Mechanism of mesoporous silica formation. A time-resolved NMR and TEM study of silica-block copolymer aggregation.

The dynamics of the synthesis of a mesoporous silica material SBA-15 is followed using time-resolved in situ 1H NMR and transmission electron microscopy (TEM). Block copolymer-silica particles of two-dimensional hexagonal symmetry evolve from an initially micellar solution. The synthesis was carried out with the block copolymer Pluronic P123 (EO20-PO70-EO20) at 35 degrees C and using tetramethyl orthosilicate as the silica precursor. By using TEM, we can image different stages during the evolution of the synthesis. Flocs of spherical micelles held together by the polymerizing silica are observed prior to precipitation. With time, the structure of these flocs evolves and the transition from spherical to cylindrical hexagonally packed micelles can be monitored. The signal from the methyl protons of the PO part was recorded with 1H NMR. One observes a continuous increase in the signal width but with distinct changes in the spectral characteristics occurring in narrow time intervals. The spectral changes can be attributed to structural changes of the self-assembled aggregates. The 1H NMR and TEM studies reveal the same mechanism of formation. It is concluded that the aggregation is caused by a micelle-micelle attraction induced by oligomeric/polymeric silica that adsorbs to the EO palisade layer of the micelles and has the ability to bridge to another micelle. This adsorption also favors the formation of cylindrical aggregates relative to spherical micelles.
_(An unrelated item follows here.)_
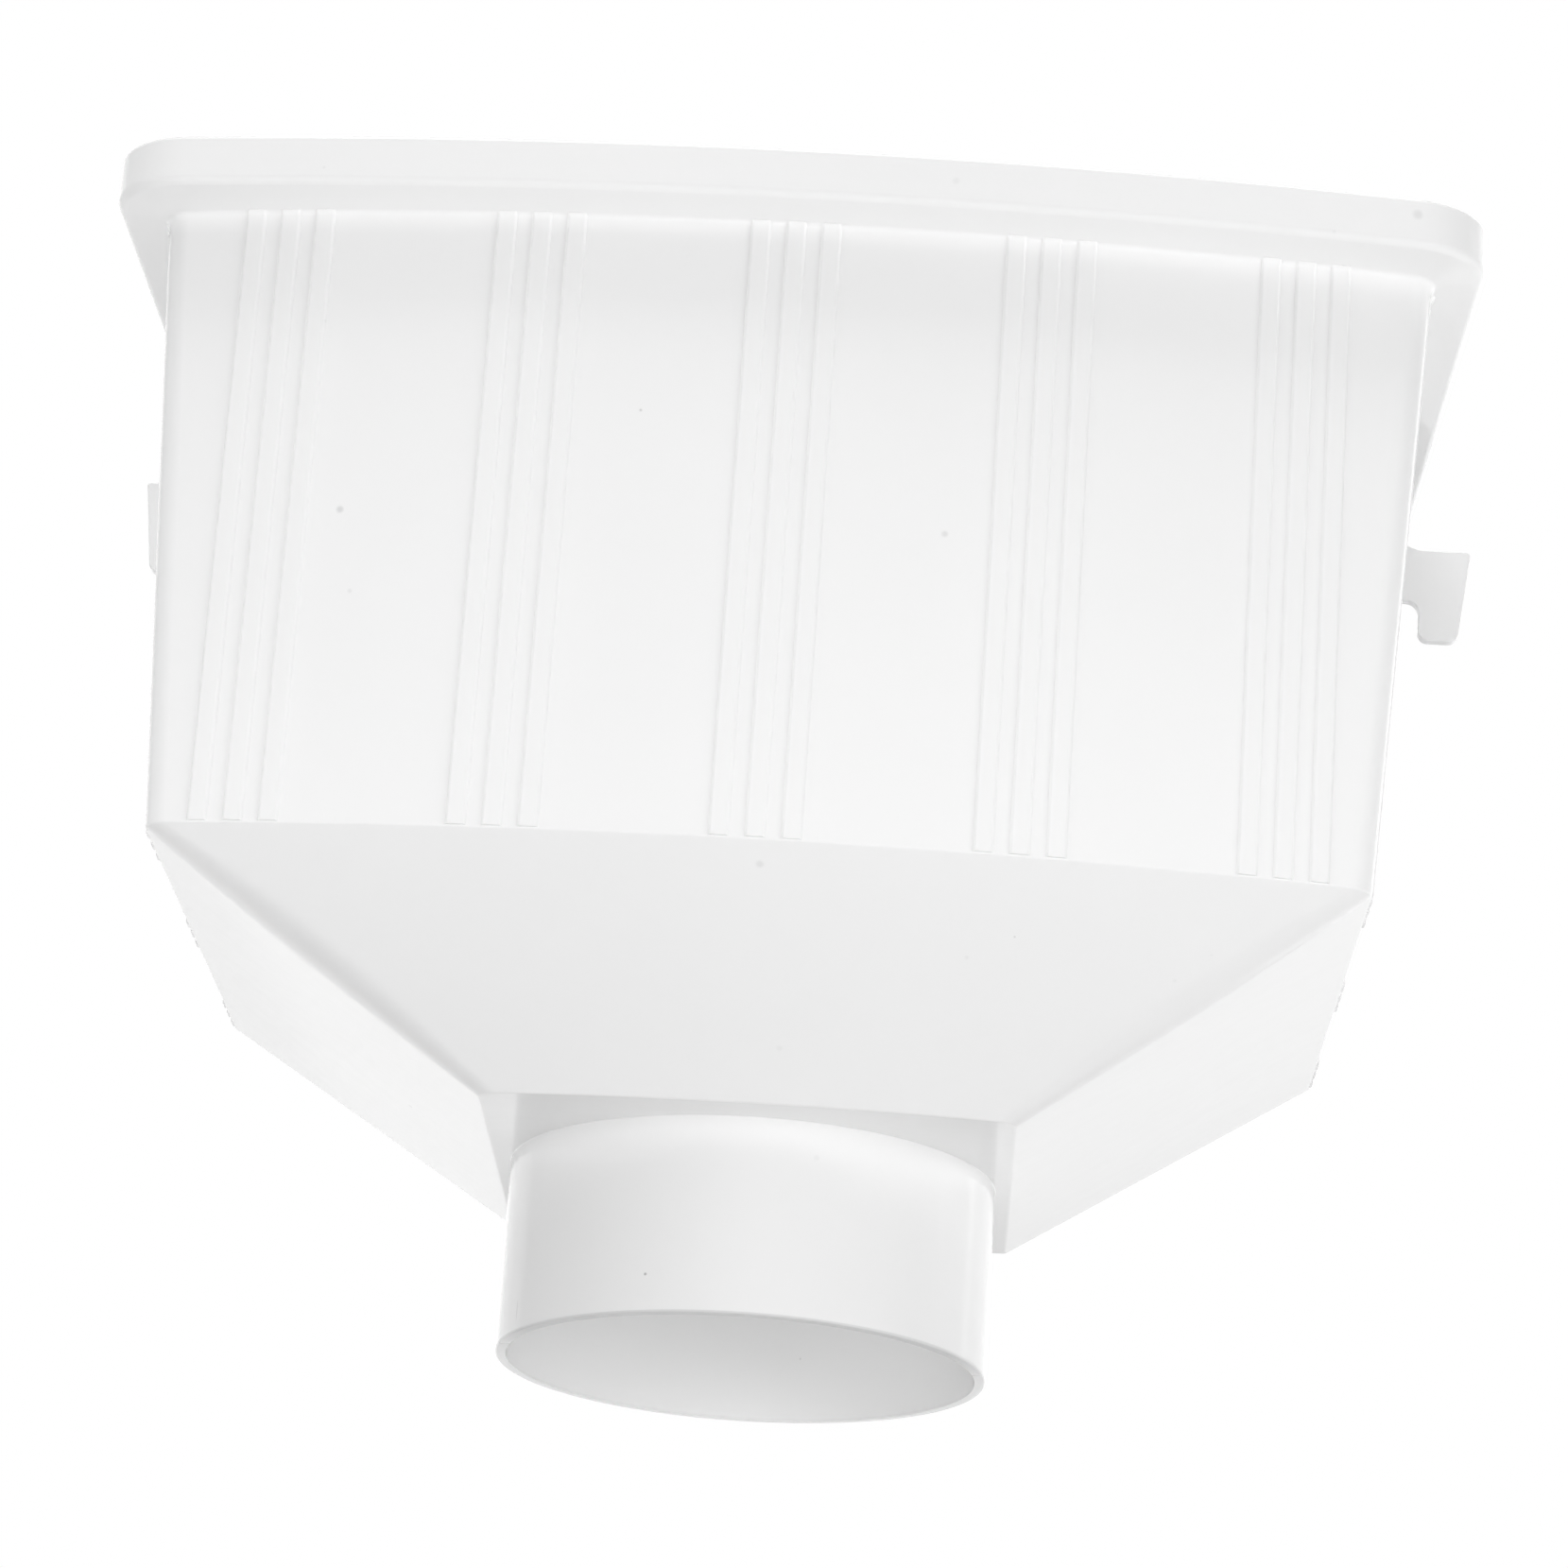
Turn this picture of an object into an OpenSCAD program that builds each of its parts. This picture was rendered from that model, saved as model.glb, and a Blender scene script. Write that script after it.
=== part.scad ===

The sequence of NMR and TEM observations can then be interpreted as the following sequence of events: (i) silicate adsorption on globular micelles possibly accompanied with some aggregate growth, (ii) the association of these globular micelles into flocs, (iii) the precipitation of these flocs, and (iv) micelle-micelle coalescence generating (semi)infinite cylinders that form the two-dimensional hexagonal packing.